|M.Sc Student||Kfir Aberman|
|Subject||Sub-Nyquist Synthetic Aperture Radar|
|Department||Department of Electrical Engineering||Supervisor||Full Professor Eldar Yonina|
|Full Thesis text|
Conventional Synthetic Aperture Radar (SAR) systems are limited in their ability to fulfill the increasing demand for improved spatial resolution and wider coverage. While the former demand requires high sampling rates which are difficult to attain in practice, the latter is upper bounded due to the pulse repetition frequency (PRF) which is dictated by the Nyquist theorem. Consequently, sampling rate reduction is of high practical value in radar imaging. In this paper, we introduce a new algorithm, equivalent to the well-known Range-Doppler method, to process SAR data using the Fourier series coefficients of the raw signals. Using the framework of compressed sensing (CS), we then demonstrate how to exploit the new algorithm features to reduce sampling rate in both range and azimuth axes and process the signals effectively at sub-Nyquist rates.

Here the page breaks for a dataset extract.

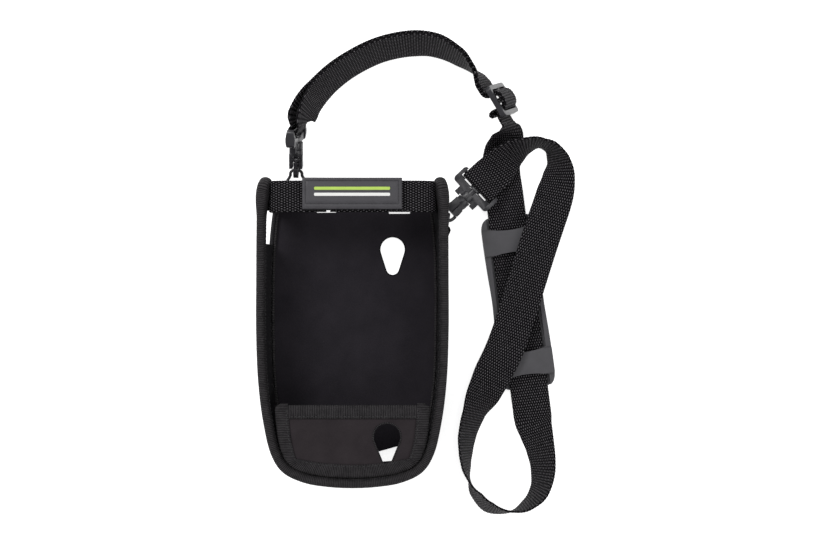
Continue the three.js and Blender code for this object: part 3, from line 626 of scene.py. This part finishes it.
edge, edge_up, edge_out = rim_strip()
HALF_RIM = WALL / 2 + GAP + TAPE_THICK
fold = [(WALL / 2 + HALF_RIM * math.cos(a), 1.75 + HALF_RIM * math.sin(a))
        for a in np.linspace(math.pi, 0, 15)]
inside = [(WALL / 2 + (HALF_RIM - TAPE_THICK) * math.cos(a), 0.35 + 0.8 * math.sin(a))
          for a in np.linspace(0, math.pi, 9)]
rim_section = np.array(
    [(-GAP - TAPE_THICK, y) for y in (-3.6, -2, 0)] + fold
    + [(WALL + GAP + TAPE_THICK, y) for y in (0, -2, -3.6)]
    + [(WALL + GAP + 0.7, -4.0), (WALL + GAP, -3.6), (WALL + GAP, -1.5)] + inside
    + [(-GAP, -1.5), (-GAP, -3.6), (-GAP - 0.7, -4.0)])
rim_rings = (edge[:, None] + rim_section[None, :, :1] * edge_out[:, None]
             + rim_section[None, :, 1:] * edge_up[:, None])
rim_v = distances(edge)
# the tape is folded wide over the ears
ends = np.minimum(rim_v, rim_v[-1] - rim_v)
broad = smooth(ends, 26, 34) * (1 - smooth(ends, 42, 58))
middle = rim_section[:, 0] - WALL / 2
rim_rings += edge_out[:, None] * (middle[None] * broad[:, None] * 0.38)[..., None]
rim_rings += edge_up[:, None] * (np.clip(rim_section[:, 1], 0, 3)[None] * broad[:, None] * 0.45)[..., None]
# and it puckers a little between stitches
pucker = 0.10 * np.sin(2 * np.pi * rim_v / 5.3) + 0.07 * np.sin(2 * np.pi * rim_v / 3.1 + 1)
rim_rings += edge_up[:, None] * (pucker[:, None] * np.clip(rim_section[:, 1], 0, 3) / 3)[..., None]
rim = sweep_mesh("rim_tape", rim_rings, TAPE, section_u(rim_section), rim_v, 50)
finish_piece(rim, "holster", "binding", "rim_binding")

inner_row = edge + edge_out * (-GAP - TAPE_THICK - 0.05) + edge_up * -2.4
outer_row = edge + edge_out * (WALL + GAP + TAPE_THICK + 0.05) + edge_up * -2.4
for side, row, facing in (("inner", inner_row, -edge_out), ("outer", outer_row, edge_out)):
    finish_piece(stitches(f"rim_stitches_{side}", row, facing), "holster", "binding")

# piping along the foot of the walls
t = np.linspace(0.006, 0.994, 260)
base, up, out = wall_frame(t)
bead = np.array([(-1.25 + 0.95 * math.cos(a), 4.1 + 0.95 * math.sin(a))
                 for a in np.linspace(0, 2 * math.pi, 12, False)])
rings = base[:, None] + bead[None, :, :1] * out[:, None] + bead[None, :, 1:] * up[:, None]
piping = sweep_mesh("seam_cord", rings, TAPE, section_u(bead), lengths(rings), 80)
finish_piece(piping, "holster", "binding", "seam_piping")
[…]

We show that an image can be reconstructed after dropping a large percentage of the transmitted pulses, with no resolution degradation and offer to exploit the complementary pulses to capture other scenes within the same coherent processing interval (CPI) using electronic beam steering. The proposed recovery algorithms exploit the inherent two-dimensional structure of the problem and form a new CS-SAR imaging method that can be applied to high-quality and high-resolution real SAR imaging data acquired at sub-Nyquist rates in both axes. The performance of the new algorithms is assessed using simulated and real data sets. Finally, our approach is implemented in hardware using a previously suggested Xampling radar prototype.